How to Create a Satisfying Ending for your Book?

 

Whatever direction your dramatic storytelling takes and whichever experiences you invest time in exploring, at the end of the day the audiences must appreciate reading your work and consider the time taken well spent. One crucial aspect is crafting a finale and concluding arc that measures up to the potential of the piece and remains memorable long after. The ending may eventually become what audiences remember most about your book.

 

Whether the protagonist succeeds in their endeavour and overcomes the adversity they were dealing with, or the detective figures out the mystery and solves the murder, or a relationship between two people rekindles and reaches another level, the audiences appreciate the resolution to the dilemma that was established. If this trajectory is handled well the experience will be satisfying for the audiences. When creating your narrative and characters you should engage the readers so that they embrace the journey and personally resonate with the ultimate conclusion.

 

A Satisfying Ending

 

A well  crafted ending requires certain rules to be followed.
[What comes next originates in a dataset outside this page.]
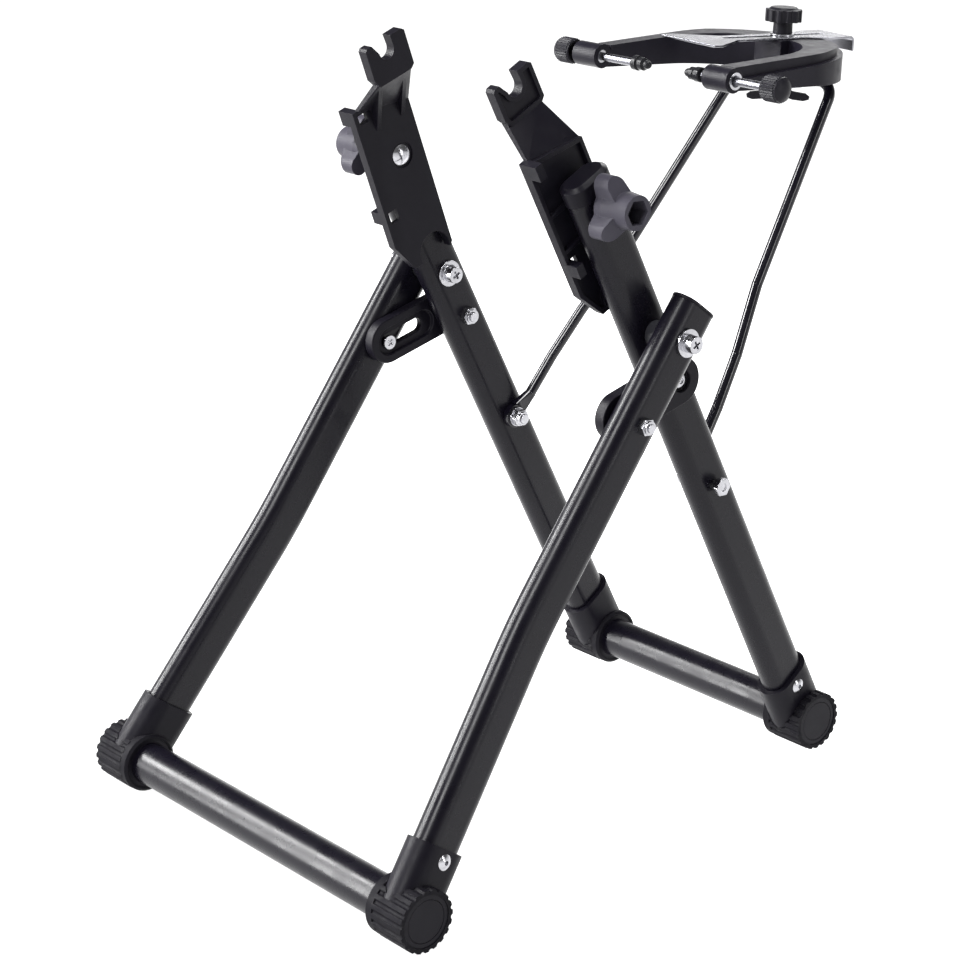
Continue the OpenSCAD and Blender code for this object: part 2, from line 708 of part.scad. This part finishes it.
// strap that hooks behind the top bar and under it, with a flange for the stem
module caliper_clip() color(steel) on_caliper() difference() {
    slab(-13, 13) {
        difference() {
            circle(clip_r);
            circle(clip_in);
            translate([-10, -10]) square([10, 20]);
            translate([-1, crown_v0 - 0.05]) square(10);
        }
        translate([-18, -clip_r]) square([18.1, clip_r - clip_in]);
        translate([-18, -clip_r]) square([2.2, clip_r + crown_v0 - 0.05]);
    }
    translate([0, stem_y, -10]) cylinder(h = 10, r = stem_r + fit);
}

module stem_bolt() color(steel) on_caliper() translate([0, stem_y, -15.5]) cylinder(h = 53, r = stem_r);

module feeler_bushes() color(steel) on_caliper() both() translate([0, -feeler_reach, feeler_v]) difference() {
    union() {
        bar_x(boss_in + 0.5, boss_out + 1, 4);
        bar_x(boss_out + 0.02, boss_out + 1.4, 5.2);
    }
    bar_x(boss_in - 1, boss_out + 2, feeler_r + fit);
    cone_x(boss_out + 0.3, boss_out + 1.5, feeler_r, 3.8);
}

nut_v = -clip_r - 0.15;

// wing nut under the clip, its two wings hanging below the hub
module clip_wing_nut() color(black) on_caliper() translate([0, stem_y, nut_v]) difference() {
    union() {
        translate([0, 0, -7]) cylinder(h = 7, r1 = 4.4, r2 = 5.2);
        for (a = [0, 180]) rotate([90, 0, nut_turn + a]) translate([0, 0, -1.3]) linear_extrude(2.6)
            polygon([[2, -1], [2, -6], [9, -8.3], [16, -9], [19.5, -8], [20, -6], [17.5, -4.2], [10, -3.2]]);
    }
    translate([0, 0, -12]) cylinder(h = 14, r = stem_r + fit);
}
nut_turn = 49;

// ---- pointer plate ----

plate_v = crown_top + gap;
plate_th = 1.5;
nose_y = -74;
tail_y = 42.5;
neck_w = 19;
tail_w = 32;
slot_w = 5.6;
slot_front = -44;
slot_back = 30.5;
lip_h = 8;
lip_r = 3.2;

module pointer_outline() difference() {
    polygon([[-nose_w / 2, nose_y], [nose_w / 2, nose_y], [nose_w / 2, nose_y + 7], [neck_w / 2, -42],
        [neck_w / 2, 12], [tail_w / 2, 27], [tail_w / 2, tail_y], [-tail_w / 2, tail_y], [-tail_w / 2, 27],
        [-neck_w / 2, 12], [-neck_w / 2, -42], [-nose_w / 2, nose_y + 7]]);
    for (y = [slot_front, slot_back]) translate([0, y]) circle(slot_w / 2);
    translate([-slot_w / 2, slot_front]) square([slot_w, slot_back - slot_front]);
}

// thin plate with a sliding slot and a lip turned down at its tail
module pointer_plate() color(steel) on_plate() translate([0, 0, plate_v]) {
    linear_extrude(plate_th) pointer_outline();
    slab(-tail_w / 2, tail_w / 2) {
        difference() {
            translate([tail_y, plate_th - lip_r]) circle(lip_r);
            translate([tail_y, plate_th - lip_r]) circle(lip_r - plate_th);
            translate([tail_y - 5, -10]) square([5, 20]);
            translate([tail_y - 5, -10]) square([10, plate_th - lip_r + 10]);
        }
        translate([tail_y + lip_r - plate_th, -lip_h]) square([plate_th, lip_h + plate_th - lip_r]);
    }
}

washer_v = plate_v + plate_th + gap;

module pointer_washer() color(steel) on_plate() translate([0, 0, washer_v]) difference() {
    cylinder(h = 1.1, r = 7.5);
    translate([0, 0, -1]) cylinder(h = 4, r = stem_r + fit);
}

knob_v = washer_v + 1.1 + gap;

module plate_knob() color(black) on_caliper() translate([0, stem_y, knob_v]) difference() {
    union() {
        cylinder(h = 7.5, r1 = 6.2, r2 = 6);
        translate([0, 0, 7.4]) linear_extrude(7.6) scalloped(11.6, 12, 2.2);
        translate([0, 0, 14.9]) cylinder(h = 1.5, r1 = 9.6, r2 = 8);
    }
    translate([0, 0, -1]) cylinder(h = 14.5, r = stem_r + fit);
}

// ---- feelers ----

tip_len = 14;
rod_in = 6.5;   // the rod's inner end, from the feeler's tip
knob_in = 66.5; // the knob's inner face, from the feeler's tip
knob_len = 11;

function tip_x(side) = side == LEFT ? left_tip_x : right_tip_x;

// x outwards from the feeler's own tip
module on_feeler(side) on_caliper() translate([0, -feeler_reach, feeler_v]) sided(side)
    translate([tip_x(side), 0, 0]) children();

// soft tip: a round nose on a thicker body, with a collar that holds the rod
tip_nose = 2.6;
tip_body = 3.9;
tip_collar = 4.5;

module feeler_tip(side) color(black) on_feeler(side) rotate([0, 90, 0]) rotate_extrude() polygon(concat(
    [for (a = [0:15:90]) [tip_nose * sin(a), tip_nose - tip_nose * cos(a)]],
    [[tip_nose, 4], [tip_body, 5.2], [tip_body, 8.4], [3.4, 8.8], [3.4, 9.6], [tip_collar, 10],
        [tip_collar, tip_len - 0.6], [tip_collar - 0.6, tip_len], [feeler_r + fit, tip_len],
        [feeler_r + fit, rod_in - 0.2], [0, rod_in - 0.2]]));

module feeler_tip_left() feeler_tip(LEFT);

module feeler_tip_right() feeler_tip(RIGHT);

module feeler_rod(side) color(steel) on_feeler(side) bar_x(rod_in, knob_in + knob_len, feeler_r);

module feeler_rod_left() feeler_rod(LEFT);

module feeler_rod_right() feeler_rod(RIGHT);

// outline of a grip with n straight ridges
function ridged(r, n, depth) = [for (i = [0:2 * n - 1]) let (a = 180 * i / n, q = r - (i % 2) * depth)
    [q * cos(a), q * sin(a)]];

module feeler_knob(side) color(black) on_feeler(side) difference() {
    union() {
        bar_x(knob_in, knob_in + 1.2, 7.3);
        slab(knob_in + 1, knob_in + knob_len) polygon(ridged(8, 30, 0.6));
        cone_x(knob_in + knob_len - 0.1, knob_in + knob_len + 1.2, 7.4, 7.2);
        dome_x(knob_in + knob_len + 1.1, 7.1, 2.4);
    }
    bar_x(knob_in - 1, knob_in + knob_len + fit, feeler_r + fit);
    bar_x(knob_in - 1, knob_in + 4, 6.1);
}

module feeler_knob_left() feeler_knob(LEFT);

module feeler_knob_right() feeler_knob(RIGHT);

upright_left();
upright_right();
upright_end_caps();
rear_cross_tube();
rear_socket_left();
rear_socket_right();
rear_boots();
rear_end_plugs();
rear_rivets();
pivot_screws();
pivot_sleeve_nuts();
pivot_spacers();
link_bolts();
link_bolt_nuts();
arm_bolts();
arm_bolt_nuts();
arm_washers();
leg_left();
leg_right();
leg_end_caps();
front_cross_tube();
front_socket_left();
front_socket_right();
front_boots();
front_end_plugs();
front_rivets();
slot_pins();
slot_pin_nuts();
link_left();
link_right();
bracket_left();
bracket_right();
clamp_bolt_left();
clamp_bolt_right();
wing_knob_left();
wing_knob_right();
wing_knob_nut_left();
wing_knob_nut_right();
wire_arm();
caliper_crown();
caliper_clip();
stem_bolt();
feeler_bushes();
clip_wing_nut();
pointer_washer();
pointer_plate();
plate_knob();
feeler_tip_left();
feeler_tip_right();
feeler_rod_left();
feeler_rod_right();
feeler_knob_left();
feeler_knob_right();
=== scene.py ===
import json
import math

import bmesh
import bpy
from mathutils import Matrix, Vector


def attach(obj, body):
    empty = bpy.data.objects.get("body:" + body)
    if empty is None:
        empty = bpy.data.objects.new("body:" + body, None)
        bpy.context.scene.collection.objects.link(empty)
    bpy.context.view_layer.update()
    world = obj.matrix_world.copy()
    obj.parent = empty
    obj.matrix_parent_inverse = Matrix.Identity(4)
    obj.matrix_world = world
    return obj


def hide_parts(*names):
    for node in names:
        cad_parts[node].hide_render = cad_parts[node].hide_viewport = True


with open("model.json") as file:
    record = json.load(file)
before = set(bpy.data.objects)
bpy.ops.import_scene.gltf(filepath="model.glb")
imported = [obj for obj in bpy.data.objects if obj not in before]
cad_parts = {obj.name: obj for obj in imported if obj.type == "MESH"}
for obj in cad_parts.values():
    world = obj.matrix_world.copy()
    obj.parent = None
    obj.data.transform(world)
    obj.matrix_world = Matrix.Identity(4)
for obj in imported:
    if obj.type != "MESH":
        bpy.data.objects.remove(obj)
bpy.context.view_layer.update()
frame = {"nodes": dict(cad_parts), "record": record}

MM = 0.001
NODES = frame["nodes"]
BODIES = frame["record"]["behaviour"]["bodies"]
BODY_OF = {name: body for body, members in BODIES.items() for name in members}
SLOT_OF = {part["node"]: part["material_slot"] for part in frame["record"]["subparts"]}

# ---- camera ----

CAMERA_AT = Vector((1.1141, -1.0196, 0.7008))
CAMERA_AZIMUTH = math.radians(49.21)
CAMERA_ELEVATION = math.radians(18.91)
CAMERA_LENS = 98.0
SENSOR_WIDTH = 36
CLIP_END = 50  # beyond the floor's far edge, in metres


def make_camera():
    azimuth, elevation = CAMERA_AZIMUTH, CAMERA_ELEVATION
    level = math.cos(elevation)
    back = Vector((math.sin(azimuth) * level, -math.cos(azimuth) * level, math.sin(elevation)))
    right = Vector((math.cos(azimuth), math.sin(azimuth), 0))
    up = back.cross(right)
    data = bpy.data.cameras.new("camera")
    data.lens = CAMERA_LENS
    data.sensor_width = SENSOR_WIDTH
    data.clip_end = CLIP_END
    camera = bpy.data.objects.new("camera", data)
    turn = Matrix((right, up, back)).transposed().to_4x4()
    camera.matrix_world = Matrix.Translation(CAMERA_AT) @ turn
    bpy.context.scene.collection.objects.link(camera)
    bpy.context.scene.camera = camera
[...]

The central narrative arcs and story themes should be resolved, and these elements need to be well balanced without unnecessary exposition. Don’t forget to resolve where you left a crucial piece of evidence during the murder investigation, even in the context of a mguffin, when you did not want it to fall into the wrong hands.  The protagonist and other characters must be developed enough so that audiences will believe their character journey, this will result in the readers engaging with the emotional beats of the story and feeling a connection with where they end up at the conclusion.

 

Your mysteries must not have been so simple they could be solved too early.  Your leads must face conflict and emerge victorious, even if they’re beat up by the time they reach the end. Even if your story doesn’t include a happily-ever-after, is the end still inevitable?  Did you plan each step so the reader feels that sense of certainty when he reads the final pages?

 

Novels or stories do not necessarily need a happy ending. But they do owe their readers satisfaction, a completion of the contract entered into when the reader laid out money and/or time to live in the writer’s world for a couple of hours.  It is justice, of a kind.  Fair dealing between writer and reader.  And if it’s done well, this completion of the author/reader contract, the writer has reason to hope the reader will both recommend the novel and look for more from the same author.

 

Authors owe their readers a good read.  A satisfying ending is one way to ensure that good read.  A reader will forgive, maybe forget, a saggy middle if the end sings.  But there’s no remedy for a bad ending.  The bad taste remains in the reader’s mouth with nothing good to wash it away, except maybe a different novel with a more satisfying ending. But what writer wants to send his readers from his worlds to those of another writer?

 

Reward the audiences for their investment in your book.  And invite them into your next story by giving them the expectation that each novel will not only take them on an adventure, but return them to their world fulfilled and rewarded for having lost themselves in yours.